Martha Adcock, attorney for the Family Council, a statewide pro-life group, helped Creekmore write the bill.
She told the panel, according to the Arkansas Democrat-Gazette newspaper, that the state health department reported 4,844 abortions in Arkansas in 2007 but said there was no information about whether any were partial-birth abortions.
During the debate, which the panel limited to five minutes on each side, Bonnie Robertson, community affairs coordinator for Planned Parenthood of Eastern Oklahoma and Arkansas, accused pro-life groups of not wanting to reduce abortions.
"It’s an unnecessary bill," Robertson said, according to the paper. "I challenge Arkansas Right to Life and Family Council to come with something that actually prevents unwanted pregnancies."
She also cursed at the legislators claiming they wanted a quick vote "because of its freakin’ title."

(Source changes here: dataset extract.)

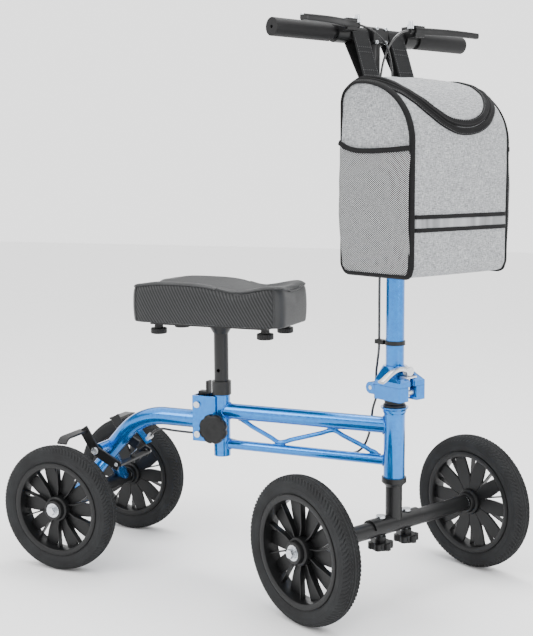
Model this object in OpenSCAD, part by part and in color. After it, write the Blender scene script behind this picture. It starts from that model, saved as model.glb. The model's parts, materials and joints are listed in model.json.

Dickson also complained that a couple of members of the committee left the room when Holly Dickson, attorney for the pro-abortion Arkansas ACLU chapter testified and called their actions "abhorrent."
Carolyn Izard, who formerly ran a Little Rock-based abortion business, also complained when the committee told her there were only 20 seconds left for her side in the debate.
The panel approved the bill and now it goes to the full state House for a debate and vote.
The newspaper indicated Gov. Mike Beebe has no position on the bill yet because of the last-minute changes to it.